The 23:00 BST Reset (The “Asian Session” Kick-off)
- The Soft Open: This is when the CME Futures market reopens. It is the first time traders can react to anything that happened in the world since the US market closed at 21:00.
- Nikkei Influence: Because Tokyo traders are waking up, they start moving the NASDAQ and Nikkei futures to align with their expectations for the coming day in Asia.
Currency Indices (DXY & JPYX)
Unlike stock markets, currency indices are “derived” products. They don’t have a trading floor; they are calculations based on the prices of various currency pairs.
| Index | Trading Hours | Weekly Open (BST) | Weekly Close (BST) | Daily Reset (BST) |
| DXY (US Dollar Index) | ~21 Hours / Day | 01:00 AM Monday | 10:00 PM Friday | 10:00 PM |
| JPYX (Yen Index) | ~24 Hours / Day | 11:00 PM Sunday | 10:00 PM Friday | 10:00 PM |
Why don’t they “Close”?
Currency markets are global and decentralized. Even when New York closes, Sydney is opening. The DXY and JPYX stay “live” because the currencies they track (like the Euro or the Yen) never stop being traded somewhere in the world.
The “Mirror Effect”: JPYX vs. Nikkei
There is a powerful inverse relationship between the Yen and the Japanese stock market.
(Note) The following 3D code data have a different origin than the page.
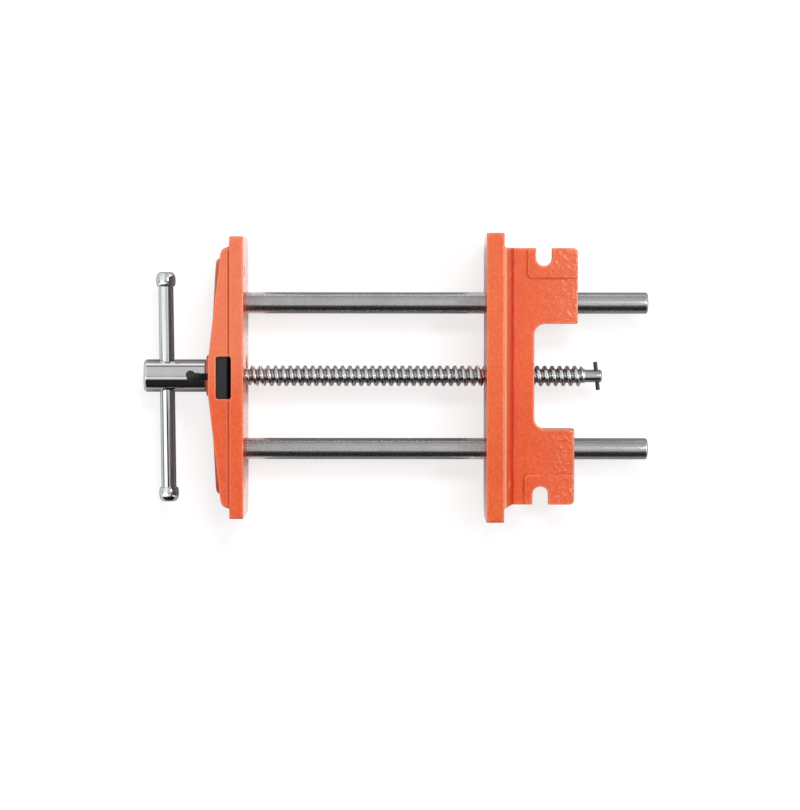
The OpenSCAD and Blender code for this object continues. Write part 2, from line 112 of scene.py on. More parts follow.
dog_screw_z = 28.0
dog_screw_d = 5.0
dog_screw_stand = 11.5
dog_screw_nose = 2.7
cross_bar_x = -opening - dome_mid_t - dog_screw_stand
cross_bar_l = 24.0
cross_bar_d = 3.0
cross_bar_end_d = 5.8
cross_bar_end_l = 3.0
cross_bar_lean = math.radians(-7.5)
# How far cutters reach past what they cut, and how soft turned corners are.
overrun = 2
soft, softer = 0.3, 0.35

X, Y, Z = Vector((1, 0, 0)), Vector((0, 1, 0)), Vector((0, 0, 1))


# Node trees

def add(tree, kind, **settings):
    """A new node, with its settings made and its sockets filled by name."""
    node = tree.nodes.new(kind)
    sockets = settings.pop("sockets", {})
    for key, value in settings.items():
        setattr(node, key, value)
    for key, value in sockets.items():
        node.inputs[key].default_value = value
    return node


def feed(tree, socket, value):
    """Links a socket to another, or sets it to a plain value."""
    if isinstance(value, bpy.types.NodeSocket):
        tree.links.new(value, socket)
    else:
        socket.default_value = value


def maths(tree, operation, *values, clamp=False):
    node = add(tree, "ShaderNodeMath", operation=operation, use_clamp=clamp)
    for socket, value in zip(node.inputs, values):
        feed(tree, socket, value)
    return node.outputs[0]


def product(tree, first, *others):
    for value in others:
        first = maths(tree, "MULTIPLY", first, value)
    return first


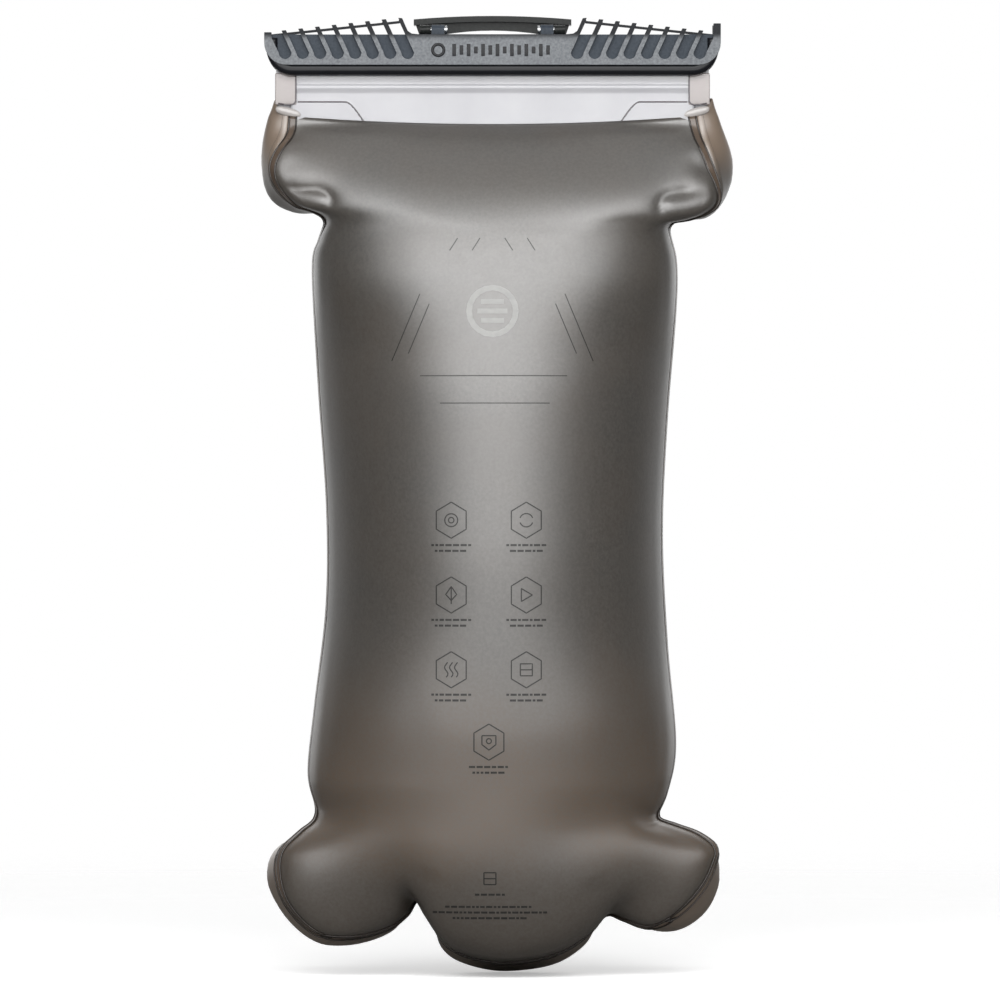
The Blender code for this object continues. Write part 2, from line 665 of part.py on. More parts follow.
def make_port_body():
    """Weld flange, and the housing with its socket, seal groove, valve seat and latch pocket."""
    bore = HOUSING_TUBE_RADIUS + GAP
    flange = [(FLANGE_RADIUS - FLANGE_CHAMFER, FLANGE_PLATE), (FLANGE_RADIUS, FLANGE_EDGE),
              (FLANGE_RADIUS, 0), (NECK_RADIUS, 0), (NECK_RADIUS, NECK_BACK), (bore, NECK_BACK),
              (bore, FLANGE_PLATE)]
    add_screw(place("port_flange", turned_mesh("port_flange", flange, True), "port", PORT_ORIGIN,
                    FACING_BACK), 48)
    drum_back = FLANGE_PLATE + GAP
    groove = RING_SECTION + GAP
    edge = HOUSING_EDGE
    housing = [
        (HOUSING_RADIUS - edge, HOUSING_FRONT), (HOUSING_RADIUS, HOUSING_FRONT - edge),
        (HOUSING_RADIUS, drum_back + edge), (HOUSING_RADIUS - edge, drum_back),
        (HOUSING_TUBE_RADIUS, drum_back), (HOUSING_TUBE_RADIUS, HOUSING_BACK),
        (CHAMBER_RADIUS, HOUSING_BACK), (CHAMBER_RADIUS, SEAT_FACE), (SEAT_RADIUS, SEAT_FACE),
        (SEAT_RADIUS, 0), (SOCKET_RADIUS, 0), (SOCKET_RADIUS, RING_DEPTH - groove),
        (RING_RADIUS + groove, RING_DEPTH - groove), (RING_RADIUS + groove, RING_DEPTH + groove),
        (SOCKET_RADIUS, RING_DEPTH + groove), (SOCKET_RADIUS, HOUSING_FRONT - SOCKET_CHAMFER),
        (SOCKET_RADIUS + SOCKET_CHAMFER, HOUSING_FRONT),
    ]
    body = place("port_housing", turned_mesh("port_housing", housing, True), "port", PORT_ORIGIN, FACING_BACK)
    add_screw(body, 36)
    reach = LATCH_HALF_WIDTH + LATCH_CLEARANCE
    pocket = port_box("latch_pocket", (-reach, LATCH_BACK - LATCH_CLEARANCE, LATCH_POCKET_BOTTOM),
                      (reach, LATCH_FRONT + LATCH_CLEARANCE, HOUSING_RADIUS + CUT_DROP))
    add_boolean(body, place_cutter("latch_pocket", pocket), "DIFFERENCE")


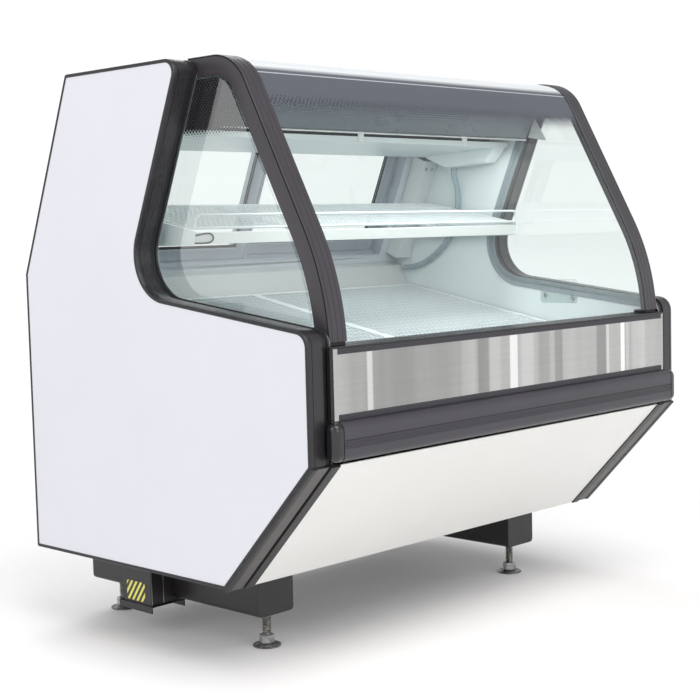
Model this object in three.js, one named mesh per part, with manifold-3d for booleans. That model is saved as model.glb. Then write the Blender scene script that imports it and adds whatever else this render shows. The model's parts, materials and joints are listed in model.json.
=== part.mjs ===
// Refrigerated deli case with a lift-up curved front glass, 1.3 m wide.
// Millimetres, +X to the customer's right, +Y to the rear, +Z up. The floor is z = 0.
import * as THREE from "three";
import { mergeVertices } from "three/addons/utils/BufferGeometryUtils.js";
import Module from "manifold-3d";

const wasm = await Module();
wasm.setup();

// ---------------------------------------------------------------- driving dimensions
// Depths are measured rearwards from the front face of the end walls.
const caseWidth = 1300;
const wallThickness = 60;
const wallDepth = 947;
const wallBottom = 184;
const wallTop = 1283;
const rearKinkHeight = 835;
const rearTopDepth = 757; // the rear face leans forward above the kink
const windowSillDepth = 564; // corner of the side window, low and to the rear
const windowSillHeight = 798;
const windowTopDepth = 357;
const frontCornerHeight = 726;
const noseHeight = 462; // where the vertical front turns back under the case
const lowerFrontDepth = 264;
const bumperDepth = 34;
const fit = 0.3; // clearance between neighbours
const edgeLip = 4;
const windowFlange = 24;

const glassThickness = 5;
const archWidth = 49;
const archDepth = 42;
const archFlange = 9; // thickness of the arch's front and outer flanges
const archOuter = 586; // half the width over the two arches
const canopyTop = 1288;
const canopyRear = 405;
const canopyFoot = 702;
const hingeDepth = 412;
const hingeHeight = 1281;

const deckSlope = Math.atan(0.1965);
const deckFrontDepth = 64;
const deckFrontHeight = 606;
const deckLength = 782;
const deckSplit = -40; // where the two deck pans meet, a little left of the middle
const panDepth = 40;

const railOuter = 495;
const railInner = 390;
const railBottom = 78;
const railFrontDepth = 335;
const footAcross = 440;
const footDepths = { front: 372, rear: 895 };

const halfWidth = caseWidth / 2;
const wallInner = halfWidth - wallThickness;
const clearHalf = wallInner - fit;
const caseMiddle = (wallDepth - bumperDepth) / 2;

// ---------------------------------------------------------------- materials
const finish = (color, roughness, metalness = 0) =>
  new THREE.MeshStandardMaterial({ color, roughness, metalness });
const whitePaint = finish(0xe9eaee, 0.35);
const warmWhitePaint = finish(0xe8e7e4, 0.35);
const linerWhite = finish(0xd8dfdf, 0.4);
const blackTrim = finish(0x2a282c, 0.4);
const charcoalTrim = finish(0x4e4c52, 0.45);
const blackSteel = finish(0x343134, 0.5, 0.3);
const stainless = finish(0xb4b4b2, 0.28, 0.9);
const zinc = finish(0xa5a49f, 0.35, 0.8);
const aluminium = finish(0x7d838c, 0.4, 0.6);
const greyPaint = finish(0x87919b, 0.45);
const rubber = finish(0x1b1b1d, 0.7);
const lampWhite = finish(0xf4f6f4, 0.5);
const shelfWhite = finish(0xe6ecea, 0.45);
const glass = new THREE.MeshStandardMaterial({
  color: 0xdfeeea, roughness: 0.05, metalness: 0, transparent: true, opacity: 0.35,
});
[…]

- When JPYX falls (Yen weakens): The Nikkei usually rises. This is because Japanese giants like Toyota and Sony make more money when selling their goods in foreign currencies. A weak Yen makes their exports cheaper and their profits look bigger on paper.
- When JPYX rises (Yen strengthens): The Nikkei usually falls. A strong Yen makes Japanese products more expensive for the world to buy, hurting the earnings of the companies in the index.
The “Hidden” Opening Times
- The Settlement Gap: At 10:00 PM BST (17:00 New York time), the “trading day” officially resets. You might see a tiny jump in the chart here as brokers adjust for the new day.
- The 23:00 BST Surge: Even though these indices are active all day, they often “come alive” at 23:00 BST. This is because the massive CME currency futures market reopens, injecting a flood of new money that forces the indices to re-calculate their value instantly.